Getting a second interview invitation is confirmation that you've cleared the initial screen and are being seriously considered. Most companies bring 2-4 finalists to the second round and extend one offer. The margin between candidates at this stage is often smaller than at any previous point — everyone who made it this far is qualified. What separates offer recipients from non-offers in final rounds is preparation depth, cultural fit demonstration, and the quality of questions you ask. Here is what top candidates do differently.
First-round preparation is general — research the company, prepare STAR stories, practice common questions. Second-round preparation is specific. Before the second interview, look up every person you'll be meeting with on LinkedIn. Understand their role, their background, how long they've been at the company, and what they've worked on. This research allows you to ask questions that are genuinely relevant to each interviewer's perspective rather than asking the same generic questions in every room. A question like "I noticed you joined from [Company] — how did the culture here compare to what you were used to?" demonstrates preparation that almost no candidate makes at this level.
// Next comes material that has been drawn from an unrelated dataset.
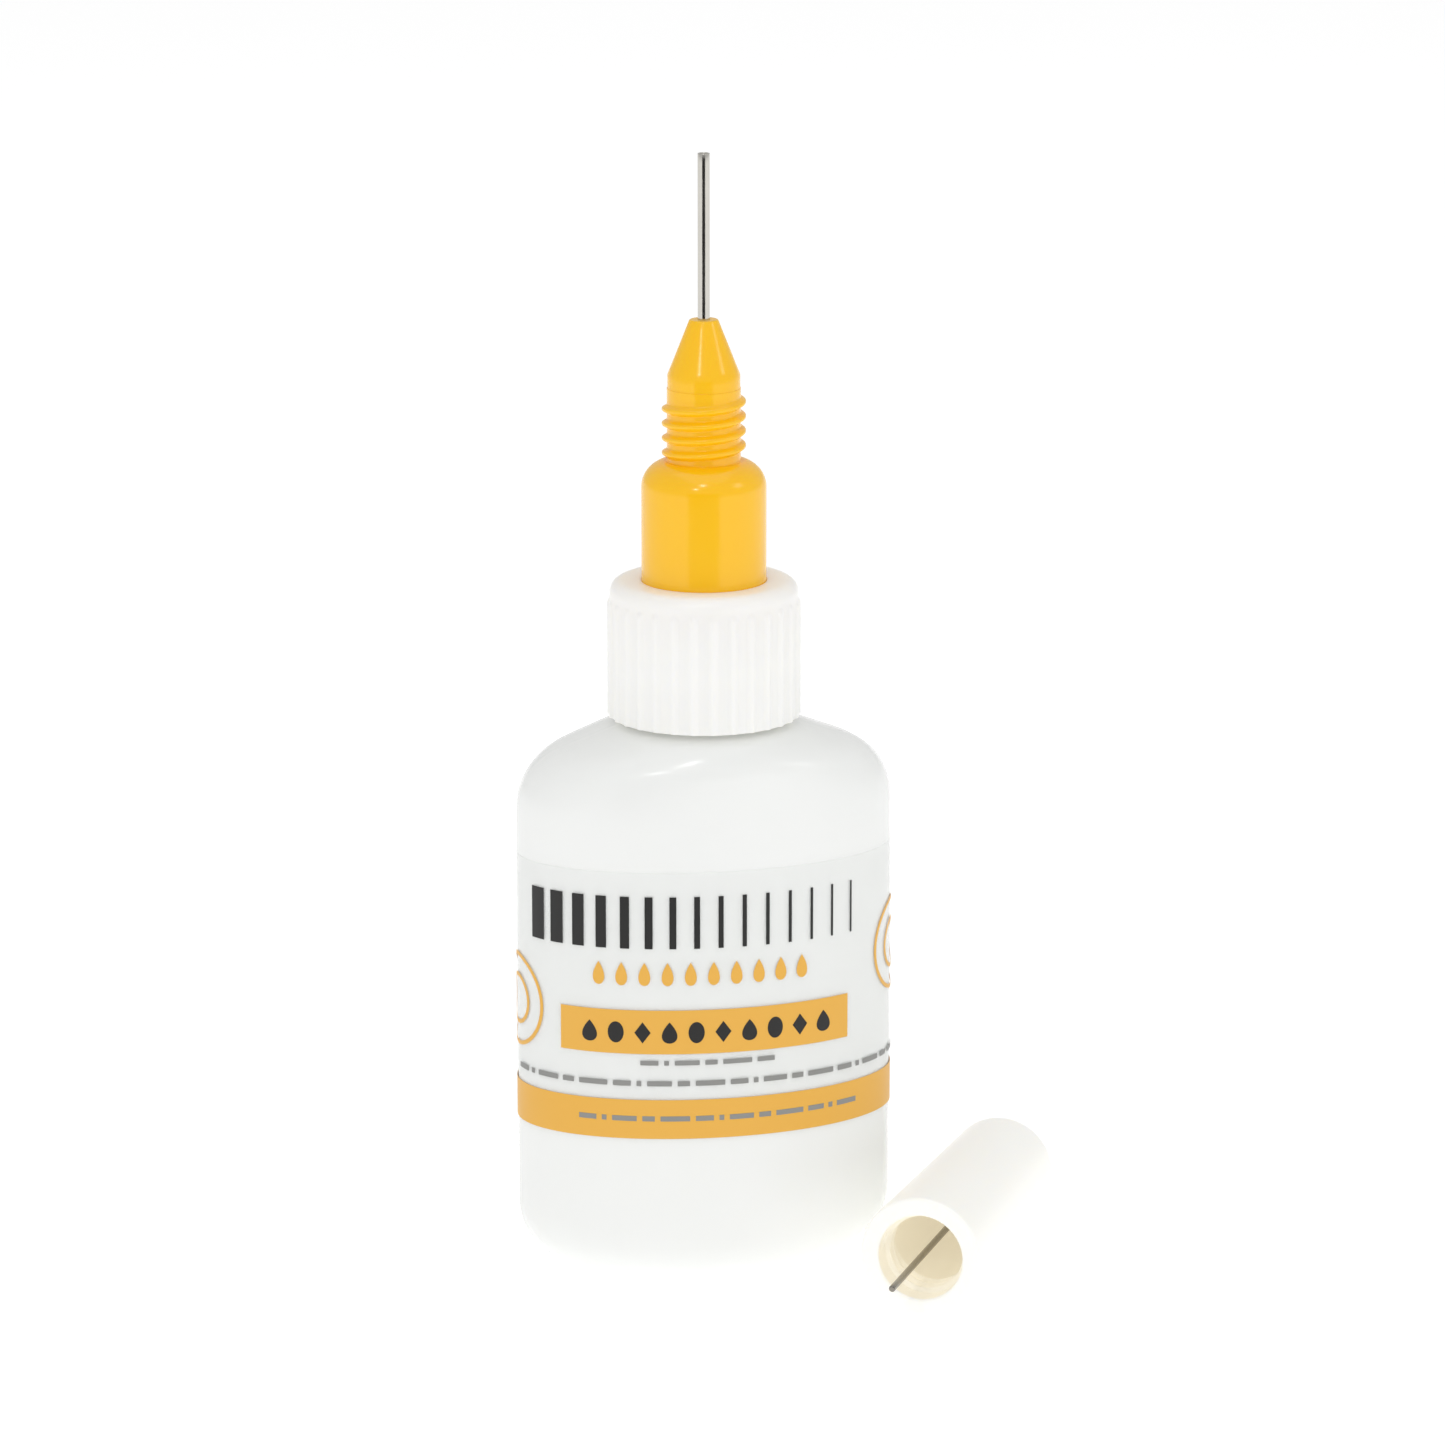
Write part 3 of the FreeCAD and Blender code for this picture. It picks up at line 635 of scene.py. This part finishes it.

Generic experience descriptions ("I have 5 years in marketing") don't differentiate candidates who all have similar backgrounds. Specific connection to the company's situation does: "I saw in your Q3 earnings call that customer acquisition cost has been a focus area — in my last role I reduced CAC by 28% by restructuring the top-of-funnel content mix, and I'd want to apply a similar approach here." This level of specificity requires research, but it produces responses that feel like the candidate already understands the job rather than just wanting a job.
The questions that impress second-round interviewers: "What are the biggest obstacles the person in this role will face in the first 6 months?" "What has made previous people in this role successful — and what has caused people to struggle?" "What does the team dynamic look like right now, and where does this role fit into that?" These questions signal genuine interest in succeeding in the role, not just getting the offer — and the answers give you real information for deciding whether to accept.
A follow-up email after a second interview should reference specific things discussed with each interviewer — not a generic thank-you. "I particularly appreciated your point about [specific topic] — it reinforced my excitement about the direction the team is taking." This specificity demonstrates attention and genuine engagement, and it keeps you top of mind during the deliberation period that follows.
At the end of the second interview, the best candidates ask directly: "What does your timeline look like for making a decision, and what are the next steps from here?" This signals confidence and gives you information to manage your own job search timeline. It also opens the door to express continued strong interest: "I want to be transparent that I'm genuinely excited about this role and would welcome the opportunity to join the team."
Honest Bottom Line: Second interviews separate candidates on preparation depth and cultural fit, not qualifications — everyone at this stage is qualified. Research every interviewer specifically on LinkedIn. Connect your experience explicitly to the company's specific challenges. Ask about real obstacles and what makes people succeed or struggle in the role. Send specific follow-up referencing actual conversation content. Ask directly about timeline and next steps — it signals confidence and keeps your search timeline informed.